You could try advertising on Rabbit Rehome - Adopt an unwanted bunny from a rescue centre there are lots of people there looking to give bunnies loving pet homes.


----------



## crofty

les said:


> hi just writing to say we would be interested in your mini rex rabbits as we've just started keeping mini's over the last couple of months we also keep standard rex as well as mini lops, we are brc members, we have around 50 rabbits at the mo(must be mad) but dont worry we're not the type who ring their necks if they dont come up to scratch(there's plenty like that about)
> if interested you could ring or text me and i'll ring you back
> 07732 284534 thanks les


How do you spend time and love 50 rabbits?!! 

There are an estimated 33,000 bunnies in rescues at the moment, the rescues around here are really struggling, these buns should go to pet homes not bred from.


----------



## les

Animalmad said:


> I am rehoming some of my rabbits due to personal reasons, all free to good home:
> 
> 1 harlequin mini rex (about 18 weeks old)
> 1 charlie (dalmation with fewer spots) - abut 18 weeks
> 1 chinchilla mini rex about 22 weeks (dont have the exact date to hand)
> 
> I am based west yorkshire but travel al over yorkshire for various reasons and also go to manchester occasionally.
> 
> pm me for more details.
> 
> Thanks


hi just wondered if you've found homes for them yet?
any chance you could let me know!! thanks les 07732 284534


----------



## Animalmad

Thank you for the offer but i would prefer that they went to homes where they are gonna get more undivided attention.


2 boys left now. Found a great home for the 2 girls!


----------



## les

Animalmad said:


> Thank you for the offer but i would prefer that they went to homes where they are gonna get more undivided attention.
> 
> 2 boys left now. Found a great home for the 2 girls!

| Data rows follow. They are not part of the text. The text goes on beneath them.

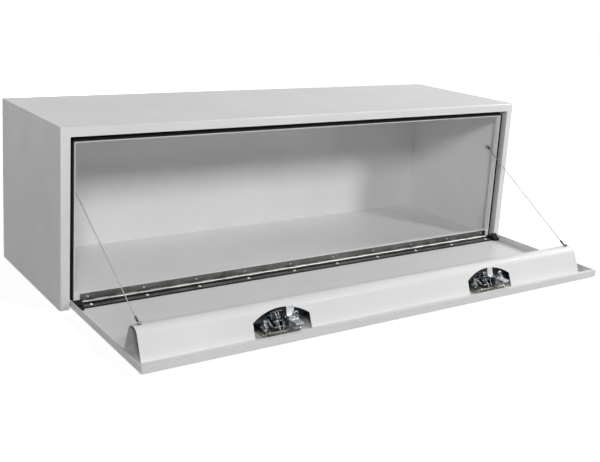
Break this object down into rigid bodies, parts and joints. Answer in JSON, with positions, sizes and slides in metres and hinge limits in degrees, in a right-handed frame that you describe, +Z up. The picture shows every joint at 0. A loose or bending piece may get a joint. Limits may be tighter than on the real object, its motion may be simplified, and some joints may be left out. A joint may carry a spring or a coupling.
{
  "type": "underbody tool box",
  "caption": "Long box for the underside of a truck, with a drop-down door on a full-length hinge, paddle latches, locks and stay cables, shown open.",
  "frame": {"origin": "centre of the underside of the box's body", "axes": "+X along the box, -Y out of the door opening, +Z up"},
  "size_m": [1.524, 0.8663, 0.457],
  "materials": {
    "white_powder_coat": "semi-gloss white powder coat",
    "brushed_stainless": "brushed stainless steel, slightly dark",
    "polished_stainless": "polished stainless steel with a blue cast",
    "bright_zinc": "bright zinc plate",
    "black_rubber": "matt black rubber",
    "galvanised_rope": "galvanised steel wire rope"
  },
  "bodies": {
    "box": {"body_rivet_01": "bright_zinc", "body_rivet_02": "bright_zinc", "body_rivet_03": "bright_zinc", "body_rivet_04": "bright_zinc", "body_rivet_05": "bright_zinc", "body_rivet_06": "bright_zinc", "body_rivet_07": "bright_zinc", "body_rivet_08": "bright_zinc", "body_rivet_09": "bright_zinc", "body_rivet_10": "bright_zinc", "body_shell": "white_powder_coat", "door_seal": "black_rubber", "hinge_body_leaf": "brushed_stainless", "hinge_pin": "brushed_stainless", "left_cable": "galvanised_rope", "left_wall_eye": "bright_zinc", "left_wall_stud": "bright_zinc", "right_cable": "galvanised_rope", "right_wall_eye": "bright_zinc", "right_wall_stud": "bright_zinc"},
    "door": {"door_panel": "white_powder_coat", "door_rivet_01": "white_powder_coat", "door_rivet_02": "white_powder_coat", "door_rivet_03": "white_powder_coat", "door_rivet_04": "white_powder_coat", "door_rivet_05": "white_powder_coat", "door_rivet_06": "white_powder_coat", "door_rivet_07": "white_powder_coat", "door_rivet_08": "white_powder_coat", "door_rivet_09": "white_powder_coat", "door_rivet_10": "white_powder_coat", "door_stiffener": "white_powder_coat", "hinge_door_leaf": "brushed_stainless", "hinge_gasket": "black_rubber", "hinge_strip": "black_rubber", "left_bolt_bracket": "brushed_stainless", "left_bolt_spring": "bright_zinc", "left_corner_bumper": "black_rubber", "left_door_eye": "bright_zinc", "left_door_stud": "bright_zinc", "left_latch_dish": "polished_stainless", "left_lock_cylinder": "bright_zinc", "left_paddle_pin": "bright_zinc", "right_bolt_bracket": "brushed_stainless", "right_bolt_spring": "bright_zinc", "right_corner_bumper": "black_rubber", "right_door_eye": "bright_zinc", "right_door_stud": "bright_zinc", "right_latch_dish": "polished_stainless", "right_lock_cylinder": "bright_zinc", "right_paddle_pin": "bright_zinc"},
    "left_paddle": {"left_paddle": "brushed_stainless"},
    "left_bolt": {"left_bolt": "bright_zinc"},
    "left_lock_plug": {"left_lock_plug": "bright_zinc"},
    "right_paddle": {"right_paddle": "brushed_stainless"},
    "right_bolt": {"right_bolt": "bright_zinc"},
    "right_lock_plug": {"right_lock_plug": "bright_zinc"}
  },
  "joints": [
    {"name": "door_hinge", "type": "hinge", "parent": "box", "child": "door", "pos_m": [0, -0.2198, 0.0115], "axis": [-1, 0, 0], "range_deg": [0, 90], "deforming": ["left_cable", "right_cable"]},
    {"name": "left_paddle_pivot", "type": "hinge", "parent": "door", "child": "left_paddle", "pos_m": [-0.339, -0.5878, 0.0096], "axis": [-1, 0, 0], "range_deg": [0, 30], "stiffness_Nm_per_rad": 0.1, "springref_deg": -20.05},
    {"name": "left_bolt_slide", "type": "slide", "parent": "door", "child": "left_bolt", "axis": [0, -1, 0], "range_m": [0, 0.0095], "deforming": ["left_bolt_spring"]},
    {"name": "left_lock_turn", "type": "hinge", "parent": "door", "child": "left_lock_plug", "pos_m": [-0.382, -0.5618, 0.0081], "axis": [0, 0, -1], "range_deg": [0, 90]},
    {"name": "right_paddle_pivot", "type": "hinge", "parent": "door", "child": "right_paddle", "pos_m": [0.351, -0.5878, 0.0096], "axis": [-1, 0, 0], "range_deg": [0, 30], "stiffness_Nm_per_rad": 0.1, "springref_deg": -20.05},
    {"name": "right_bolt_slide", "type": "slide", "parent": "door", "child": "right_bolt", "axis": [0, -1, 0], "range_m": [0, 0.0095], "deforming": ["right_bolt_spring"]},
    {"name": "right_lock_turn", "type": "hinge", "parent": "door", "child": "right_lock_plug", "pos_m": [0.308, -0.5618, 0.0081], "axis": [0, 0, -1], "range_deg": [0, 90]}
  ]
}
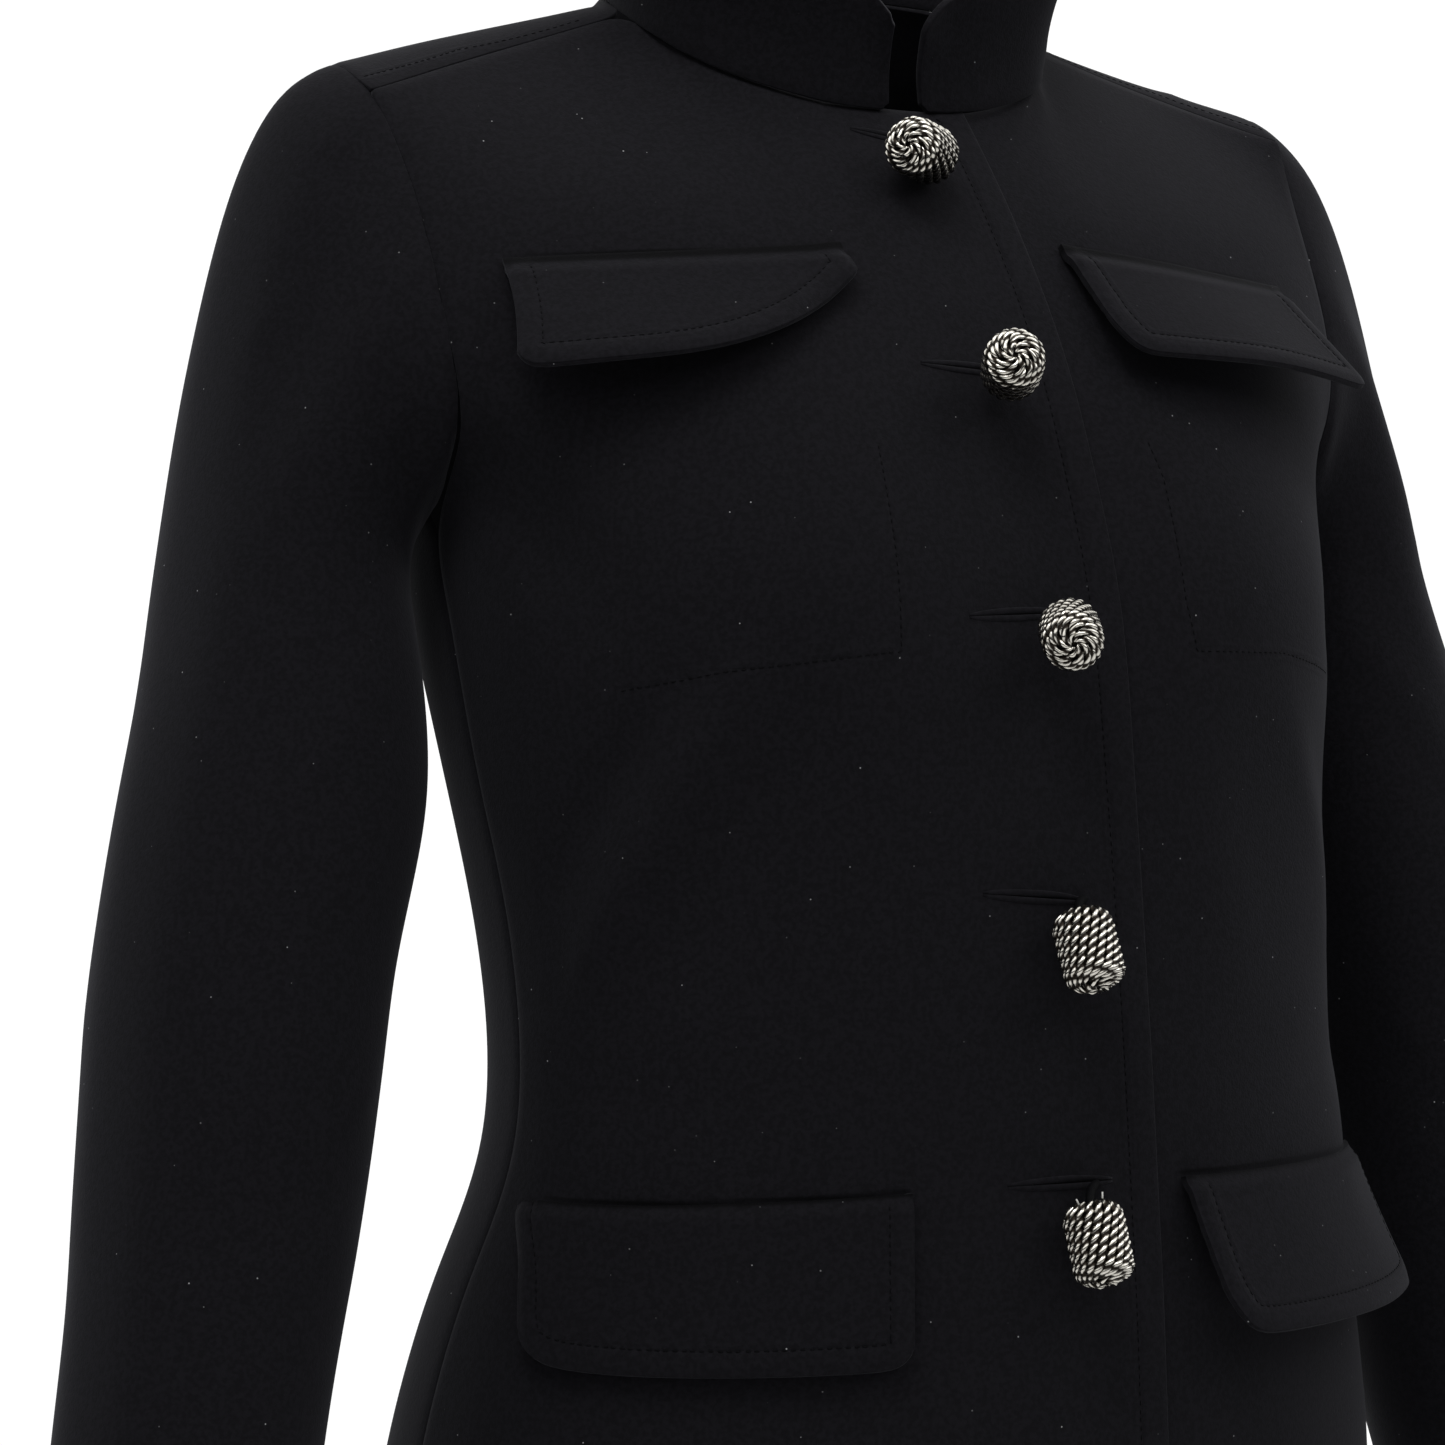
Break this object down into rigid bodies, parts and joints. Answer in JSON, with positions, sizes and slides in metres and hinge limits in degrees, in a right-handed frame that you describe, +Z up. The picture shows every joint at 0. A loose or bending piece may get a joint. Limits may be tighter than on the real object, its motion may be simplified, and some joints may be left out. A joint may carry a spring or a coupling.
{
  "type": "four-pocket jacket",
  "caption": "Fitted black wool jacket with a stand collar, set-in sleeves, flapped chest and hip pockets and domed rope-twist metal buttons down the front, shown as worn.",
  "frame": {"origin": "middle of the neck opening, level with the middle of the collar at the back, where a hanger or wearer holds the jacket", "axes": "+Z up towards the collar, -Y the way the buttoned front faces, +X the wearer's left"},
  "size_m": [0.6596, 0.3175, 0.6633],
  "materials": {
    "wool": "fine matt crepe weave",
    "button_metal": "dark silver, satin"
  },
  "bodies": {
    "root": {"front_right": "wool", "front_left": "wool", "back": "wool", "collar": "wool", "sleeve_right": "wool", "sleeve_left": "wool", "chest_flap_right": "wool", "chest_flap_left": "wool", "hip_flap_right": "wool", "hip_flap_left": "wool", "button_1": "button_metal", "button_2": "button_metal", "button_3": "button_metal", "button_4": "button_metal", "button_5": "button_metal"}
  },
  "joints": []
}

well our rabbits get plenty of attention despite how many we have!!
we dont discriminate with them, they all have names(not numbers) 
and everyone who comes to see them cant get over how tame they are
its quite easy when you handle them a lot!! 
but thanks for replying anyway! les


----------



## 4forest

sorry i can't have any rabbits cause i have two guinea pigs but thats good your willing to avertise.did your rabbit breed them?


----------



## Animalmad

The rabbit were a result of a previous owner. I arranged to buy them and for them to be delivered to me via another rabbit person. Apparently they came in the same box - how bloody stupid is that!!!! They were brother and sister AND only 5 months old! Luckily both mum nd babies all remained healthy. 

Thank you for asking.


----------



## crofty

Animalmad said:


> The rabbit were a result of a previous owner. I arranged to buy them and for them to be delivered to me via another rabbit person. Apparently they came in the same box - how bloody stupid is that!!!! They were brother and sister AND only 5 months old! Luckily both mum nd babies all remained healthy.
> 
> Thank you for asking.


Why have you got 2 18 week buns and one 22 week then? Have you had any luck rehoming them yet?


----------



## cas10

hi i am very intrested in these rabbits. do u still have them.? could u get back 2 me a.s.a.p thank u cassie.


----------



## tashi

cas10 said:


> hi i am very intrested in these rabbits. do u still have them.? could u get back 2 me a.s.a.p thank u cassie.


this post was 2008


----------